Jruchi Monastery
- Interactive map of Jruchi Monastery
- Location: Tskhomareti (ce; hy; ka; uk), Sachkhere Municipality Imereti, Georgia
- Coordinates: 42°23′56″N 43°21′46″E﻿ / ﻿42.398817°N 43.362851°E
- Type: Monastery complex (ruined)

= Jruchi Monastery =

Church in Imereti, Georgia

The Jruchi Monastery of Saint George (ჯრუჭის წმინდა გიორგის სახელობის მონასტერი) is a ruined Georgian Orthodox monastic church in the western Georgian region of Imereti. Founded in the 10th or 11th century, it was remodeled and rebuilt several times until it acquired its final architectural style by 1846. The church was almost completely destroyed in the 1991 Racha earthquake, only a portion of its wall remaining standing amid a rubble. The monastery is inscribed on the list of the Immovable Cultural Monuments of National Significance of Georgia.

The Jruchi church at the headwaters of the Jruchula, a right-bank affluent of the Qvirila River near the modern-village of Tskhomareti, Sachkhere Municipality, on what historically was a frontier between the regions of Imereti and Racha. Exactly when the church was built is unknown; epigraphic analysis of a surviving church inscription as well as the style of sculpted architectural elements suggests the 9th/10th or 11th century as the most likely time of its construction. At some point in the 16th or 17th century the church passed in possession of the Tsereteli, one of the leading princely families of the Kingdom of Imereti, who probably acquired it from the Palavandishvili. By that time, the church, originally set in a plan of a three-nave basilica, had been remodeled into a domed building. In the 1730s, dukes of Racha dispossessed the Tsereteli of Jruchi and converted the monastery into a military stronghold. Sometime between 1753 and 1763, King Solomon I of Imereti divested the duke of Racha of its new possession, reestablished the convent, and restored it to the Tsereteli. The church was substantially reconstructed and expanded, between 1804 and 1843, by the metropolitan bishop David Tsereteli during his long tenure in various clerical positions in western Georgia.

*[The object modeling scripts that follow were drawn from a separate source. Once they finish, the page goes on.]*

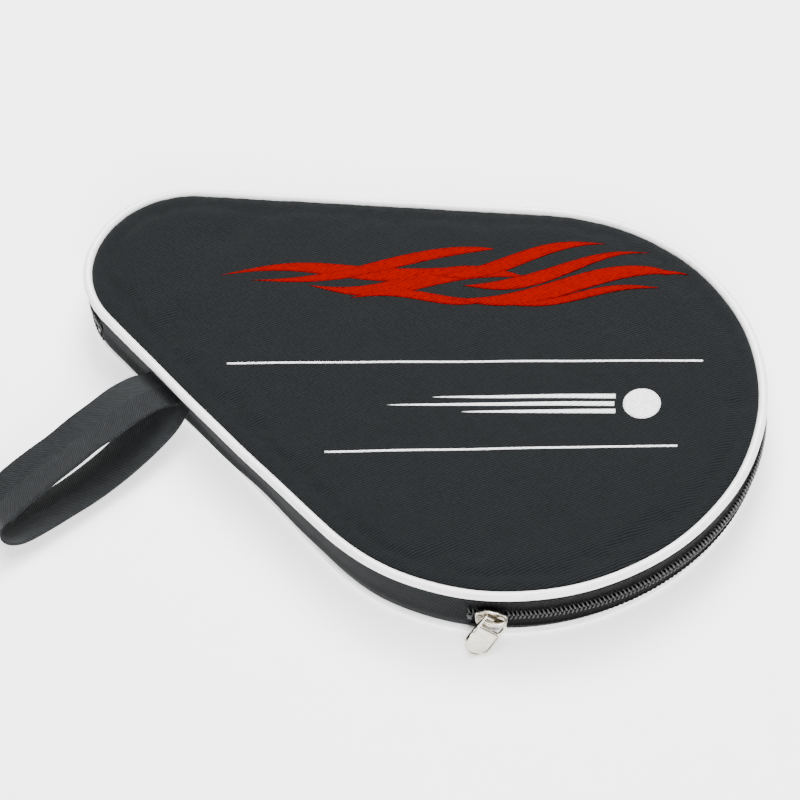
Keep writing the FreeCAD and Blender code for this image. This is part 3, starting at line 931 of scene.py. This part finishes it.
def slider_plates():
    """Shield-shaped outer plate and its twin behind the tapes."""
    shield = [(-6.0, -3.6), (-6.0, 3.6), (-2.5, 5.2), (1.5, 4.9), (6.2, 3.0), (6.2, -3.0), (1.5, -4.9),
              (-2.5, -5.2)]
    outline = rounded_outline([(x * MM, y * MM) for x, y in shield], 2.4 * MM)
    plates = []
    for name, middle, thick, size in (("outer", 100.45 * MM, 1.3 * MM, 1.0), ("inner", 94.9 * MM, 1.0 * MM, 0.84)):
        plate = flat_plate(name, [[(x * size, y * size) for x, y in outline]], thick, 0.35 * MM)
        cut_finer(plate, 2)
        def bend(points, middle=middle):
            dome = 0.35 * MM * (1 - (points[:, 1] / (5.2 * MM)) ** 2) * (points[:, 2] > 0)
            local = np.column_stack([points[:, 0], points[:, 1] + ZIP_LEVEL, middle + points[:, 2] + dome])
            return wrapped(local)
        plates.append(reshape(plate, bend))
    rim = [Vector((x * 0.94, y * 0.94 + ZIP_LEVEL, 101.15 * MM)) for x, y in outline]
    rim = wrapped([tuple(p) for p in rim + rim[:1]])
    plates.append(bent_bar("flange", rim, [0.5 * MM] * len(rim), 8))
    return plates


def slider_post():
    """Wedge between the two rows, joining the plates at the slider's mouth."""
    outline = rounded_outline([(-6.2 * MM, -0.4 * MM), (-6.2 * MM, 0.4 * MM), (-4.4 * MM, 0.4 * MM),
                               (-4.4 * MM, -0.4 * MM)], 0.3 * MM)
    post = flat_plate("post", [outline], 5.6 * MM, 0.1 * MM)
    def stand(points):
        return wrapped(np.column_stack([points[:, 0], points[:, 1] + ZIP_LEVEL, 97.6 * MM + points[:, 2]]))
    return reshape(post, stand)


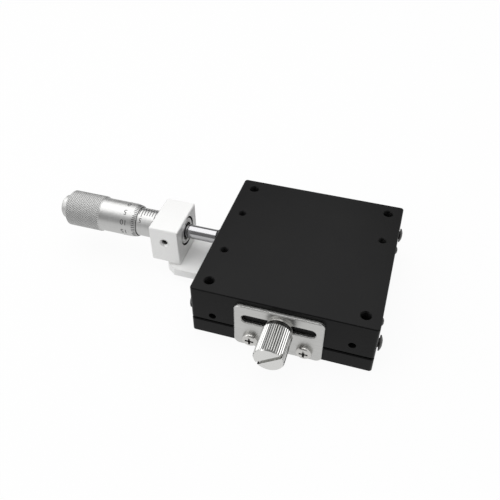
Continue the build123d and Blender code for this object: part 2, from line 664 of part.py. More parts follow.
def micrometer_stem():
    nut_end = SLEEVE_END_X + FREE_GAP
    bore = SPINDLE_RADIUS + RUNNING_FIT
    outline = [
        (BLOCK_FACE_X - STEM_RECESS_DEPTH, bore),
        (BLOCK_FACE_X - STEM_RECESS_DEPTH, STEM_RECESS_RADIUS),
        (BLOCK_FACE_X, STEM_RECESS_RADIUS),
        (BLOCK_FACE_X, STEM_RADIUS - STEM_EDGE),
        (BLOCK_FACE_X - STEM_EDGE, STEM_RADIUS),
        (BLOCK_BACK_X, STEM_RADIUS),
        (BLOCK_BACK_X, NUT_RADIUS),
        (nut_end, NUT_RADIUS),
        (nut_end, bore),
    ]
    return turned_x(outline)


def micrometer_sleeve():
    bore = NUT_RADIUS + FIXED_FIT
    outline = [
        (BLOCK_BACK_X - FIXED_FIT, bore),
        (BLOCK_BACK_X - FIXED_FIT, SLEEVE_RADIUS),
        (SLEEVE_END_X, SLEEVE_RADIUS),
        (SLEEVE_END_X, bore),
    ]
    return turned_x(outline)


def micrometer_block():
    x = (BLOCK_BACK_X, BLOCK_FACE_X)
    y = (-BLOCK_WIDTH / 2, BLOCK_WIDTH / 2)
    body = slab(x, y, (BASE_THICKNESS, MIC_Z + BLOCK_ABOVE_AXIS))
    body = chamfer(body.edges(), BLOCK_CHAMFER)
    step_x = (BLOCK_BACK_X - 1, FOOT_X)
    body -= slab(step_x, (y[0] - 1, y[1] + 1), (BASE_THICKNESS - 1, BASE_THICKNESS + BLOCK_STEP))
    bore = STEM_RADIUS + FIXED_FIT
    body -= turned_x(
        [
            (BLOCK_BACK_X - 1, 0),
            (BLOCK_BACK_X - 1, bore),
            (BLOCK_FACE_X - RING_GROOVE_DEPTH, bore),
            (BLOCK_FACE_X - RING_GROOVE_DEPTH, bore + RING_GROOVE_WIDTH),
            (BLOCK_FACE_X + 1, bore + RING_GROOVE_WIDTH),
            (BLOCK_FACE_X + 1, 0),
        ]
    )
    middle = (BLOCK_BACK_X + BLOCK_FACE_X) / 2
    clamp_hole = tapped_hole(CLAMP_SCREW_RADIUS, -y[0], CLAMP_MOUTH)
    body -= Pos(middle, y[0], MIC_Z) * Rot(90, 0, 0) * clamp_hole
    for side in (-1, 1):
        tip = BASE_THICKNESS - BRACKET_THICKNESS + BLOCK_SCREW_LENGTH + FREE_GAP / 2
        body -= rod_z(
            block_screw_x(),
            side * BRACKET_SCREW_SPACING / 2,
            BASE_THICKNESS,
            tip,
            BRACKET_SCREW_RADIUS + FIXED_FIT,
        )
    return body


def block_screw_x():
    return (FOOT_X + BLOCK_FACE_X) / 2


def block_clamp_screw():
    """The set screw that holds the stem in the block."""
    x = (BLOCK_BACK_X + BLOCK_FACE_X) / 2
    plain = Cylinder(CLAMP_SCREW_RADIUS - FIXED_FIT, CLAMP_SCREW_LENGTH)
    socket = hexagon_socket(CLAMP_SCREW_RADIUS * 0.6, CLAMP_SCREW_LENGTH / 3)
    screw = plain - Pos(0, 0, CLAMP_SCREW_LENGTH / 2) * socket
    y = -STEM_RADIUS - FIXED_FIT - CLAMP_SCREW_LENGTH / 2
    return Pos(x, y, MIC_Z) * Rot(90, 0, 0) * screw


def micrometer_bracket():
    z = (BASE_THICKNESS - BRACKET_THICKNESS, BASE_THICKNESS)
    half = BRACKET_WIDTH / 2
    outline = [
        (-HALF_LENGTH - FIXED_FIT, -half),
        (FOOT_X + BRACKET_CORNER_X, -half),
        (FOOT_X, -half + BRACKET_CORNER_Y),
        (FOOT_X, half - BRACKET_CORNER_Y),
        (FOOT_X + BRACKET_CORNER_X, half),
        (-HALF_LENGTH - FIXED_FIT, half),
    ]
    plate = Pos(0, 0, z[0]) * extrude(make_face(Polyline(*outline, close=True)), z[1] - z[0])
    tongue_x = (-HALF_LENGTH - 1, -HALF_LENGTH + TONGUE_LENGTH)
    body = plate + slab(tongue_x, (-TONGUE_Y, TONGUE_Y), z)
    cone = BRACKET_SCREW_HEAD_RADIUS - BRACKET_SCREW_RADIUS + FIXED_FIT
    hole = BRACKET_SCREW_RADIUS + RUNNING_FIT
    wide = hole + cone
    sink = turned([(0, 0), (wide, 0), (hole, -cone), (0, -cone)])
    for side in (-1, 1):
        y = side * BRACKET_SCREW_SPACING / 2
        body -= rod_z(bracket_screw_x(), y, z[0], z[1], hole)
        body -= Pos(bracket_screw_x(), y, z[1]) * sink
        body -= rod_z(block_screw_x(), y, z[0], z[1], hole)
        body -= Pos(block_screw_x(), y, z[0]) * Rot(180, 0, 0) * sink
    return body


def bracket_screws():
    length = BASE_THICKNESS - BRACKET_SCREW_TIP - FREE_GAP / 2
    screw = flat_screw(BRACKET_SCREW_RADIUS, BRACKET_SCREW_HEAD_RADIUS, length)
    y = BRACKET_SCREW_SPACING / 2
    return mirrored(Pos(bracket_screw_x(), y, BASE_THICKNESS) * screw)


def block_screws():
    screw = flat_screw(BRACKET_SCREW_RADIUS, BRACKET_SCREW_HEAD_RADIUS, BLOCK_SCREW_LENGTH)
    y = BRACKET_SCREW_SPACING / 2
    z = BASE_THICKNESS - BRACKET_THICKNESS
    return mirrored(Pos(block_screw_x(), y, z) * Rot(180, 0, 0) * screw)


def spring_post(x, seat_z, direction):
    """A headed pin with a groove for the spring's loop, from its seat towards the spring."""
    groove = (SPRING_Z - seat_z) * direction
    outline = [
        (0, -POST_SEAT),
        (POST_RADIUS, -POST_SEAT),
        (POST_RADIUS, groove + POST_GROOVE / 2),
        (POST_HEAD_RADIUS, groove + POST_GROOVE / 2),
        (POST_HEAD_RADIUS, groove + POST_GROOVE),
        (0, groove + POST_GROOVE),
    ]
    turn = Rot(0, 0, 0) if direction > 0 else Rot(180, 0, 0)
    return mirrored(Pos(x, SPRING_Y, seat_z) * turn * turned(outline))


def return_spring():
    """A close-wound extension spring with a loop round a post at each end."""
    loop_r = POST_RADIUS + FREE_GAP / 4 + SPRING_WIRE / 2
    start = BASE_POST_X + loop_r + SPRING_WIRE
    end = TABLE_POST_X - loop_r - SPRING_WIRE
    pitch = (end - start) / SPRING_COILS
    mean = SPRING_RADIUS - SPRING_WIRE / 2
    inner = mean - SPRING_WIRE / 2
    outer = [(start, inner)]
    for i in range(SPRING_COILS):
        outer.append((start + i * pitch, mean))
        outer.append((start + (i + 0.5) * pitch, SPRING_RADIUS))
    outer += [(end, mean), (end, inner)]
    section = make_face(Polyline(*[(x, 0, r) for x, r in outer], close=True))
    body = Pos(0, SPRING_Y, SPRING_Z) * revolve(section, Axis.X)
    for x in (BASE_POST_X, TABLE_POST_X):
        ring = Pos(x, SPRING_Y, SPRING_Z) * Torus(loop_r, SPRING_WIRE / 2)
        towards = 1 if x < 0 else -1
        neck = x + towards * loop_r
        link = slab(
            sorted((neck, neck + towards * SPRING_WIRE)),
            (SPRING_Y - SPRING_WIRE / 2, SPRING_Y + SPRING_WIRE / 2),
            (SPRING_Z - SPRING_RADIUS + SPRING_WIRE / 2, SPRING_Z + SPRING_RADIUS - SPRING_WIRE / 2),
        )
        body += ring + link
    return body


def save(name, shape):
    """Writes a solid, or a group of separate solids, as one node."""
    if isinstance(shape, list):
        shape = Compound(children=shape)
    export_step(shape, f"parts/{name}.step")


def main():
    os.makedirs("parts", exist_ok=True)
    outer_stop_y = GUIDE_Y + RAIL_GAP / 2 + STOP_SCREW_INSET
    inner_stop_y = GUIDE_Y - RAIL_GAP / 2 - STOP_SCREW_INSET
    nodes = {
        "base_plate": base_plate(),
        "table": table_top(),
        "lock_plate": lock_plate(),
        "lock_plate_screws": lock_plate_screws(),
        "lock_washer": lock_washer(),
        "lock_screw": lock_screw(),
        "preload_screws": preload_screws(),
        "table_end_screws": end_screws(),
        "anvil": anvil(),
        "micrometer_spindle": micrometer_spindle(),
        "micrometer_thimble": micrometer_thimble(),
        "thimble_cap": thimble_cap(),
        "micrometer_stem": micrometer_stem(),
        "micrometer_sleeve": micrometer_sleeve(),
        "micrometer_block": micrometer_block(),
        "block_clamp_screw": block_clamp_screw(),
        "micrometer_bracket": micrometer_bracket(),
        "bracket_screws": bracket_screws(),
        "block_screws": block_screws(),
        "base_spring_posts": spring_post(BASE_POST_X, BASE_THICKNESS, 1),
        "table_spring_posts": spring_post(TABLE_POST_X, TABLE_ROOF_Z, -1),
    }
    paired = {
        "outer_rail": [outer_rail()],
        "inner_rail": [inner_rail()],
        "outer_rail_screws": outer_rail_screws(),
        "inner_rail_screws": inner_rail_screws(),
        "outer_rail_stops": stop_screws(RAIL_HALF_LENGTH, outer_stop_y),
        "inner_rail_stops": stop_screws(RAIL_HALF_LENGTH - STOP_RECESS, inner_stop_y),
        "roller_cage": [cage()],
        "rollers": rollers(),
        "return_spring": [return_spring()],
    }
    for name, shapes in paired.items():
        nodes[name + "_back"] = shapes
        nodes[name + "_front"] = [mirror(s, Plane.XZ) for s in shapes]
    for name, shape in nodes.items():
        save(name, shape)


main()
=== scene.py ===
"""Dresses a micrometer-driven crossed-roller stage: its finishes, knurl, threads, scales and studio.

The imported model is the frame. Its nodes keep their shape and take a finish; the thimble gets its
diamond knurl, the tapped holes their threads, and the micrometer its engraved scales.
"""

import json
import math

import bmesh
import bpy
from bpy.props import FloatProperty, FloatVectorProperty, IntProperty, PointerProperty
from mathutils import Matrix, Vector


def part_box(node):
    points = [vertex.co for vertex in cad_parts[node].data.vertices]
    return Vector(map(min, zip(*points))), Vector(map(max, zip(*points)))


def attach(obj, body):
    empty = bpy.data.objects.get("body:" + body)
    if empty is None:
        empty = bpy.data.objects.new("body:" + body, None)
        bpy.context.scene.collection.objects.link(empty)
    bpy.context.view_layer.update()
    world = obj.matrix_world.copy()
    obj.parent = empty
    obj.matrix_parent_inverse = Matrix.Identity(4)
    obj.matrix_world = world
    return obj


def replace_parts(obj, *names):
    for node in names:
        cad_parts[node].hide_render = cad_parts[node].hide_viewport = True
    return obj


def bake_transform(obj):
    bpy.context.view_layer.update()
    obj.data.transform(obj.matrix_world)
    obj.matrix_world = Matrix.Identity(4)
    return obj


bl_info = {
    "name": "Linear Stage Finish",
    "version": (1, 0, 0),
    "blender": (4, 5, 0),
    "location": "3D View > Sidebar > Linear Stage",
    "description": "Finishes, knurl, threads and scales of a micrometer-driven linear stage",
    "category": "Object",
}

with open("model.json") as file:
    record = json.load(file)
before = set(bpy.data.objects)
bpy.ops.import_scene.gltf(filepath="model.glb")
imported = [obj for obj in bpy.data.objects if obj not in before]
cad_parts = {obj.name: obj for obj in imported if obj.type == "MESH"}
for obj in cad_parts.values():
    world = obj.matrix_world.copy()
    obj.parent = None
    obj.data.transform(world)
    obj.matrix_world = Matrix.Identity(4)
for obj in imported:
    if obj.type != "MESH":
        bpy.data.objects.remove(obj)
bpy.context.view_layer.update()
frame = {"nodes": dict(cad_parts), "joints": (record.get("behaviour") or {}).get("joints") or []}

MM = 0.001
SIDES = ("back", "front")
GROOVE_SHADE = "groove"  # a mesh's own number for the painted shade of the knurl: 1 at the bottom of a knurl groove, 0 on a tip
OVERHEAD = (-0.1, 0.13, 0.98)  # direction of the room's lit ceiling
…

The Jruchi Monastery housed many treasured church items, both locally produced and brought from elsewhere in Georgia. These included, among others, two illuminated manuscripts of the Gospel books, known as Jruchi I, dated to 936, and Jruchi II, dated to the late 12th century.

Under the Soviet rule, the monastery was abolished and its antiquities were removed for safekeeping to the museums in Kutaisi and Tbilisi. The church, left in disuse and disrepair, was heavily affected by rainfalls and moisture. In April 1991, it was devastated by a strong earthquake. Church services continued to be occasionally held at the ruins and the territory was cleaned of debris. In 2018, a full-scale restoration project was announced.